The structural analysis of the early-age mechanical behavior of concrete structures heavily relies on a proper description of the hydration reaction, with degree of hydration \(0\le \xi \le 1\) strongly influenced by the temperature history T(t) and vice versa via the second law of thermodynamics [36]. Within the framework introduced by Ulm and Coussy in the early 1990s [36, 37] and successfully employed for the thermochemomechanical analysis of concrete structures at an early age, see, e.g., [8, 9, 17,18,19, 28], the history of the spatial distribution of the degree of hydration \(\xi ({\mathbf{x}},t)\) and the temperature \(T({\mathbf{x}},t)\) is obtained from a thermochemical analysis of the concrete structure. In the subsequent chemomechanical analysis, giving access to the stress and deformation state of the structure, the evolution of material behavior is described by material functions linking parameters (elastic parameters, strength parameters, etc.) to the degree of hydration \(\xi\). On the other hand, the temperature history from thermochemical analysis gives access to thermal eigenstrains \({{\varvec{\varepsilon }}}^{{{\text{th}}}}({\mathbf{x}},t)={\alpha}\,{ \Delta }T({\mathbf{x}},t)\), with \({\alpha }\,[{\text{K}}^{-1}\)] as the coefficient of thermal dilation. In this paper, we revisit the rate law commonly employed in thermochemical analysis of concrete structures.

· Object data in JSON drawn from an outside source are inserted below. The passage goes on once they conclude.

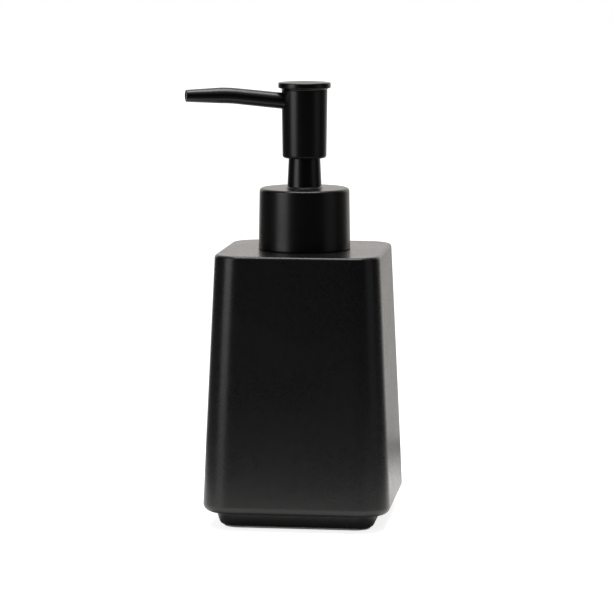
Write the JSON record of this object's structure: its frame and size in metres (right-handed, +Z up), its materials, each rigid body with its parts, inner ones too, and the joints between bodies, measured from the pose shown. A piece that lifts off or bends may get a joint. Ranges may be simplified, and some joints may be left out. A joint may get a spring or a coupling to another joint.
{
  "type": "soap pump dispenser",
  "caption": "Square tapered counter-top bottle on a set-back foot, with a round screw collar, a sprung push head and a long thin bent spout.",
  "frame": {"origin": "centre of the base pad's underside, on the pump's axis, where the dispenser stands", "axes": "+Z up along the pump's axis; the bottle's front face looks to -Y; at rest the spout points to -X, turned 20 degrees towards the front"},
  "size_m": [0.0833, 0.0748, 0.1752],
  "materials": {
    "glaze": "satin black glaze on cast stoneware",
    "pad": "light grey closed-cell foam rubber",
    "pump_black": "satin black moulding",
    "inner_white": "natural white moulding",
    "gasket_white": "soft white foamed polyethylene",
    "tube_clear": "translucent polyethylene tube",
    "spring_steel": "bright stainless wire",
    "ball_steel": "polished stainless ball"
  },
  "bodies": {
    "bottle": {"bottle": "glaze", "base_pad": "pad", "neck_insert": "inner_white"},
    "pump": {"pump_housing": "inner_white", "gasket": "gasket_white", "chaplet": "inner_white", "guide_sleeve": "pump_black", "ball_cage": "inner_white", "dip_tube": "tube_clear", "return_spring": "spring_steel"},
    "collar": {"collar_shell": "pump_black", "collar_liner": "inner_white"},
    "stem": {"stem": "inner_white", "stem_plug": "inner_white"},
    "piston": {"piston": "inner_white"},
    "head": {"head_barrel": "pump_black", "head_core": "inner_white", "head_cap": "pump_black", "spout": "pump_black"},
    "inlet_ball": {"inlet_ball": "ball_steel"}
  },
  "joints": [
    {"name": "pump_lift", "type": "slide", "parent": "bottle", "child": "pump", "axis": [0, 0, 1], "range_m": [0, 0.00846]},
    {"name": "collar_turn", "type": "hinge", "parent": "pump", "child": "collar", "pos_m": [0, 0, 0.12], "axis": [0, 0, 1], "range_deg": [0, 720]},
    {"name": "press", "type": "slide", "parent": "pump", "child": "stem", "axis": [0, 0, -1], "range_m": [0, 0.0115], "stiffness_N_per_m": 900, "springref_m": -0.01, "deforming": ["return_spring"]},
    {"name": "head_swivel", "type": "hinge", "parent": "stem", "child": "head", "pos_m": [0, 0, 0.16], "axis": [0, 0, 1], "continuous": true},
    {"name": "piston_slip", "type": "slide", "parent": "stem", "child": "piston", "axis": [0, 0, 1], "range_m": [0, 0.0008]},
    {"name": "ball_lift", "type": "slide", "parent": "pump", "child": "inlet_ball", "axis": [0, 0, 1], "range_m": [0, 0.0018]}
  ],
  "couplings": [
    {"joint": "collar_turn", "follows": "pump_lift", "rad_per_m": 1484.3}
  ]
}
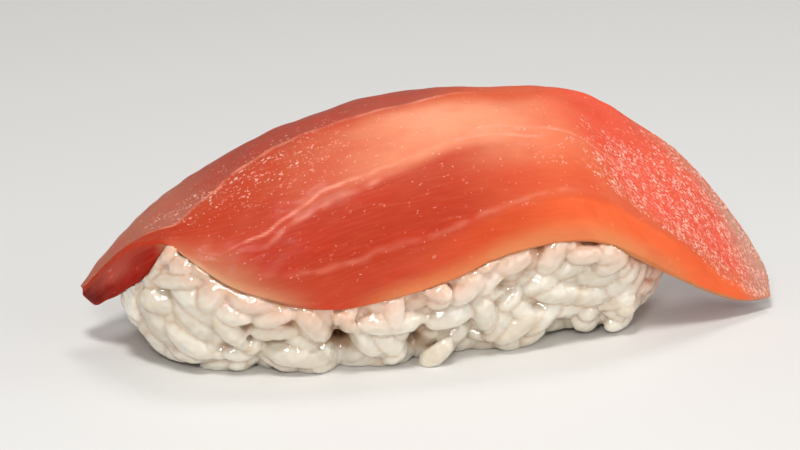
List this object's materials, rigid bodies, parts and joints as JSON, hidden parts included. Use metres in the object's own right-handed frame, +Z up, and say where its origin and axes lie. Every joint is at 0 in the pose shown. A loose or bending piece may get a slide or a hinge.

Employing a stringent thermodynamics framework, [36, 37] introduced a rate law for the degree of hydration \(\xi\) [–], where the latter scales linearly to the mass of water bound in hydration products formed (or cement consumed [3]), i.e., initially amounting to zero and reaching one in case all cement in the considered material volume has reacted with water (given the water/cement ratio w/c is large enough). The time derivative of \(\xi\) or rate of the degree of hydration is given as

$$\begin{aligned} \dot{\xi }(t)=A\left( \xi (t)\right) \exp \left( -\displaystyle \frac{E_{\mathrm{a}}}{{\mathcal{R}}T(t)}\right) . \end{aligned}$$

(1)

In Eq. (1), \(A(\xi )\) [1/s] denotes the so-called chemical affinity of the employed cement, a material function depicting the complex (parallel and/or sequential) hydration reactions in Portland-cement-based material systems, see e.g., [3, 33], which primarily depends on cement composition, grinding fineness, and water/cement ratio w / c; \(E_{\mathrm{ a}}\) [J mol⁻¹] denotes the activation energy, \({\mathcal{R}}=8.314\,{\text{ J mol}}^{-1} {\text{ K}}^{-1}\) is the gas constant.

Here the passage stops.